DEER TRAIL, Colo. A tiny town in Colorado's Eastern Plains is declaring war on drones. The town of Deer Trail plans to begin issuing drone hunting licenses if a controversial ordinance passes Tuesday night, CBS Denver reports.
Deer Trail resident Phillip Steel, whose house is surrounded by no trespassing signs, wrote the ordinance to protect individual privacy rights.
"We don't want a surveillance society here." Steel said.
Steel says drones are too powerful and too intrusive. He fears drones will become more prevalent in the skies in the coming years, but admits he hasn't ever seen a drone flying over Deer Trail.
"Right now we don't have drones flying in our skies, great," he said. "We want to keep it that way."
So Steel authored the first ever "no-drone zone" ordinance which gives individuals with licenses the right to shoot down a drone flying over Deer Trail with a shotgun. Deer Trail also plans to offer a cash bounty for pieces of shot down drones, which they will call trophies.
"If you don't want your drone to go down, don't fly in town." Steel said. "That's our motto."
Deer Trail Mayor Frank Fields agrees with Steel and believes the Drone hunting ban will pass.
"Using it against terrorists is okay, but we don't need to be using it in our little towns, peeking in windows and stuff," Fields said.
Fields says the proposed ordinance is "kind of real, kind of tongue-and-cheek." He sees the ordinance as an opportunity for revenue. He says 157 people have already signed up to be the first to get a drone hunting license at $25 each. He also thinks drone hunting could bring tourists and souvenir shops to Deer Trail.
"We need business, we need money," Fields said.
The mayor is considering holding drone hunting events if the new ordinance passes.
But the 548 people in Deer Trail are divided. Even some families are split when it comes to drone hunting.
Young mother Clarice Hoffer said, "To be perfectly honest I don't think it's a good idea." She would rather Deer Trail remain known for being the home of the world's first rodeo, rather than drone hunting. "Most of the people I talk to don't want it."
Hoffer's husband, Wesley, calls the whole thing "goofy."
"If people want to pass an ordinance and pay $25 for a drone license, I'm not going to stop them. That's their business." Wesley Hoffer said.
He says he would be shocked if anyone would ever want to fly a drone over Deer Trail.
Small-business owner Chris Miser takes the drone hunting issue seriously. Miser learned to fly drones in the Air Force and has now started a civilian company, Falcon UAV (Unmanned Aerial Vehicles).

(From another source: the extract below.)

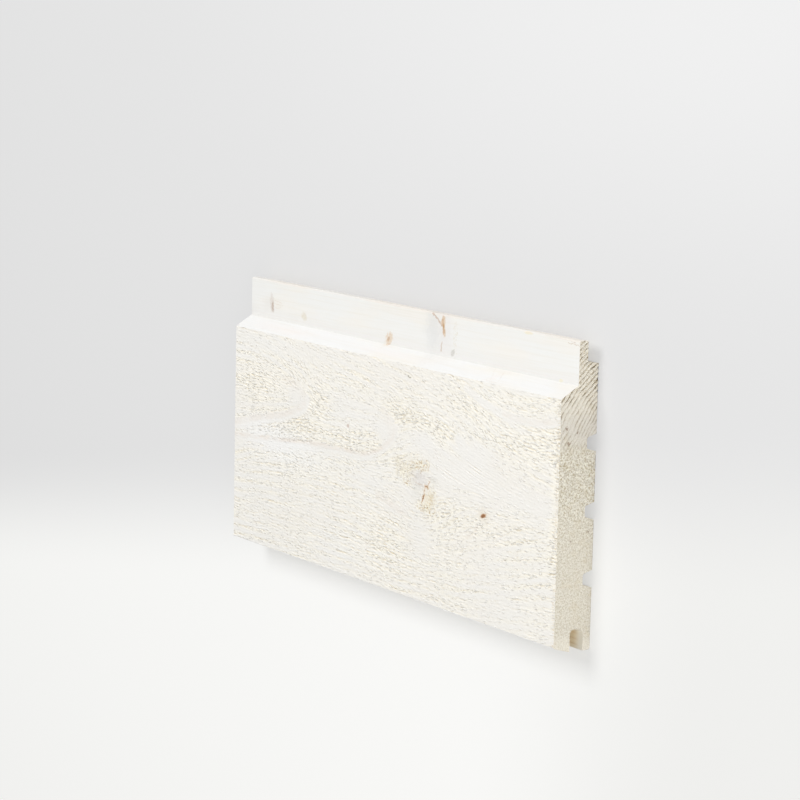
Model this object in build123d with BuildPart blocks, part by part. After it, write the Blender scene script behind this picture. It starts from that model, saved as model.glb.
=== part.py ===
from build123d import *
import os

os.makedirs("parts", exist_ok=True)

# The board lies flat on its back. X runs along the length, +Y points to the tongue edge,
# and Z runs from the back face (Z = 0) up to the front face. The origin is the middle of the back.

# Overall size of the machined plank.
board_length = 400
board_width = 195
board_thickness = 28

# Tongue along the upper edge, set back behind a smooth strip of the front.
tongue_height = 13.3
tongue_thickness = 6.5
tongue_easing = 0.9
strip_setback = 13.1
shoulder_fall = 1.0

# Part of the strip that stays in sight between two fitted boards, and the slope that leads up to it.
shadow_gap = 14.2
slope_width = 8.0

# Groove in the lower edge, which takes the tongue of the board below with room around it.
front_clearance = 0.8
back_clearance = 2.6
tip_clearance = 0.7
groove_rounding = 3.0

# Fall of the lower front lip towards the groove, so that rain drips clear of the joint.
lip_fall = 3.4

# Long edges taken off on the front face and on the lower back.
front_easing = 0.5
back_easing = 1.8

# Shallow relief grooves along the back, which keep a wide plank from cupping.
relief_count = 3
relief_middle = 88.2
relief_spacing = 43
relief_mouth = 11
relief_depth = 7.2
relief_side_angle = 74.5
relief_rounding = 1.8
relief_easing = 0.6

# Places across the width, from the lower edge to the tip of the tongue.
lower_edge = -board_width / 2
tongue_tip = board_width / 2
shoulder = tongue_tip - tongue_height
slope_top = shoulder - shadow_gap
slope_foot = slope_top - slope_width
lip_front = lower_edge + lip_fall
groove_depth = tongue_height + tip_clearance

# Levels through the thickness, from the front face down to the back.
strip_face = board_thickness - strip_setback
tongue_back = strip_face - tongue_thickness
groove_front = strip_face + front_clearance
groove_back = tongue_back - back_clearance
groove_width = groove_front - groove_back

# One relief groove, drawn with its mouth on the back face and its floor corners rounded.
with BuildSketch() as relief:
    Trapezoid(relief_mouth, relief_depth, relief_side_angle, align=(Align.CENTER, Align.MIN))
    fillet(relief.vertices().group_by(Axis.Y)[-1], relief_rounding)

# The whole board is one piece of softwood, planed to its section and cut square at both ends.
with BuildPart() as cladding_board:
    with BuildSketch(Plane.YZ) as section:
        with BuildLine():
            Polyline(
                (lower_edge, 0),
                (lower_edge, groove_front),
                (lip_front, board_thickness),
                (slope_foot, board_thickness),
                (slope_top, strip_face),
                (tongue_tip, strip_face),
                (tongue_tip, tongue_back),
                (shoulder, tongue_back),
                (shoulder - shoulder_fall, 0),
                close=True,
            )
        make_face()
        fillet(section.vertices().group_by(Axis.X)[-1], tongue_easing)
        fillet(section.vertices().group_by(Axis.Y)[-1], front_easing)
        # The tool that cuts the groove is rounded at its tip, and half of it passes outside the edge.
        with Locations((lower_edge, (groove_front + groove_back) / 2)):
            RectangleRounded(2 * groove_depth, groove_width, groove_rounding, mode=Mode.SUBTRACT)
        with Locations((lower_edge + relief_middle, 0)):
            with GridLocations(relief_spacing, 0, relief_count, 1):
                add(relief.sketch, mode=Mode.SUBTRACT)
        fillet(section.vertices().group_by(Axis.Y)[0].sort_by(Axis.X)[1:], relief_easing)
        fillet(section.vertices().group_by(Axis.Y)[0].sort_by(Axis.X)[0], back_easing)
    extrude(amount=board_length / 2, both=True)

cladding_board.part.label = "cladding_board"
export_step(cladding_board.part, "parts/cladding_board.step")
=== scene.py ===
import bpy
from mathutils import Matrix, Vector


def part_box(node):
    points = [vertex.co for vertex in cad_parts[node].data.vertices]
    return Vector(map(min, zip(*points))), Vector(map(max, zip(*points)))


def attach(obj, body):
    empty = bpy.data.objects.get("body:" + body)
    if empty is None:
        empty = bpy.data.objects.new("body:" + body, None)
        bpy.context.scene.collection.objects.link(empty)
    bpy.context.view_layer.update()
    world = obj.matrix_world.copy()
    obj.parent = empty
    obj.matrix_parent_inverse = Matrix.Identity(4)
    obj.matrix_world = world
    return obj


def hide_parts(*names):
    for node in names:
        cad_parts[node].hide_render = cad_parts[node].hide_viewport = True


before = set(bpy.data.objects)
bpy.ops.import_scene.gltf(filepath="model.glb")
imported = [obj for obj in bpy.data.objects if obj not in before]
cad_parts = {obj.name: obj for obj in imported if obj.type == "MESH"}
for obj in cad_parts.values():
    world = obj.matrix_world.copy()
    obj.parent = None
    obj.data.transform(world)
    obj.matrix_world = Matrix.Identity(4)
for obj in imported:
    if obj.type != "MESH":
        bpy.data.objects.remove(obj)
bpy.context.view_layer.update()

import math

import bpy
import numpy as np
from mathutils import Matrix, Vector
from mathutils.geometry import delaunay_2d_cdt

# The camera keeps the photograph's place and turn relative to the board. The board lies on its
# back, so the camera looks down on it from beyond its right-hand end, and is rolled until the
# tongue edge is up.
camera_place = Vector((1.52925, 0.30641, 1.01802))
camera_aim = Vector((0.02062, 0.03733, 0.028))
camera_top = Vector((-0.13549, 0.98882, -0.06229))
camera_lens = 123.21
camera_sensor = 36.0

camera = bpy.data.objects.new("camera", bpy.data.cameras.new("camera"))
camera.data.lens = camera_lens
camera.data.sensor_width = camera_sensor
camera.data.clip_start = 0.05
camera.data.clip_end = 20
away = (camera_place - camera_aim).normalized()
across = camera_top.cross(away).normalized()
turn = Matrix((across, away.cross(across), away)).transposed()
camera.matrix_world = Matrix.Translation(camera_place) @ turn.to_4x4()
bpy.context.collection.objects.link(camera)
bpy.context.scene.camera = camera
bpy.context.scene.view_settings.view_transform = "Standard"


def shade(red, green, blue):
    """A colour as it shows on screen, 0 to 255, turned into the renderer's linear values."""
    parts = [part / 255 for part in (red, green, blue)]
    linear = [part / 12.92 if part < 0.04045 else ((part + 0.055) / 1.055) ** 2.4 for part in parts]
    return (*linear, 1.0)


def add(tree, kind, feeds=None, **options):
    """Add a node with its options set, and feed its sockets with values or with other sockets."""
    made = tree.nodes.new(kind)
    for option, value in options.items():
        setattr(made, option, value)
    for socket, source in (feeds or {}).items():
        if isinstance(source, bpy.types.NodeSocket):
            tree.links.new(source, made.inputs[socket])
        else:
            made.inputs[socket].default_value = source
    return made


def grow(kind, feeds, **options):
    """Add a node to the tree of the first socket that feeds it."""
    sockets = [source for source in feeds.values() if isinstance(source, bpy.types.NodeSocket)]
    return add(sockets[0].id_data, kind, feeds, **options)


def maths(operation, first, second=0.5, third=None, clamp=False):
    """The result of one sum."""
    feeds = {0: first, 1: second}
    if third is not None:
        feeds[2] = third
    return grow("ShaderNodeMath", feeds, operation=operation, use_clamp=clamp).outputs[0]


def times(first, second):
    """Two values multiplied."""
    return maths("MULTIPLY", first, second)


def less(first, second):
    """One value with another taken from it."""
    return maths("SUBTRACT", first, second)


def scaled(value, factor, offset):
    """A value multiplied by a factor, with an offset added."""
    return maths("MULTIPLY_ADD", value, factor, offset)


def remap(value, start, end, low=0.0, high=1.0):
    """A value brought from one range to another and held there, with a smooth rise."""
    feeds = {"Value": value, "From Min": start, "From Max": end, "To Min": low, "To Max": high}
    made = grow("ShaderNodeMapRange", feeds, interpolation_type="SMOOTHSTEP")
    return made.outputs["Result"]


def axes(place):
    """A place's distances along each axis."""
    return grow("ShaderNodeSeparateXYZ", {0: place}).outputs


def mix(share, first, second):
    """Two colours mixed, each of them a socket or a tone as it shows on screen."""
    first, second = (shade(*tone) if isinstance(tone, tuple) else tone for tone in (first, second))
    return grow("ShaderNodeMix", {0: share, 6: first, 7: second}, data_type="RGBA").outputs[2]


# The studio: one large soft lamp above the tongue edge and a little to the left, an even pale
# surround, and a seamless pale floor that the board lies on.
surround_strength = 0.33
backdrop_tone = shade(222, 222, 222)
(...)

"I think it's more related to the perceptions that are related to military UAVs, however those negative connotations are being brought to the civil industry," Miser said.
Miser says drones can "save money, save lives and make money." At Falcon UAV, Miser helps farmers and ranchers monitor their crops and livestock from the sky. He also works with the Mesa County sheriff, who uses his aircraft for search and rescue missions.
Miser says Deer Trail's drone hunting ordinance is misguided and reckless.
"Why would you want to point a gun in the air and shoot it straight up is comical to me, especially inside city limits," he said.
But that's exactly what Steel and Fields say could happen if a drone were to fly over Deer Trail after the ordinance passes.
"If I had written this drone ordinance to be just a twice-a-year turkey shoot, who would care?" Steel said.
Steel says he would be the first to shoot down a drone if it enters Deer Trail's airspace.
"This is a law because that is how it has been able to capture the imagination of the entire country," he said.
And even the mayor, who supports drone hunting because of the publicity buzz it is generating, says he would pull the trigger as well.
"We'll have to shoot it," Fields said. "Well, that's the law, if it passes."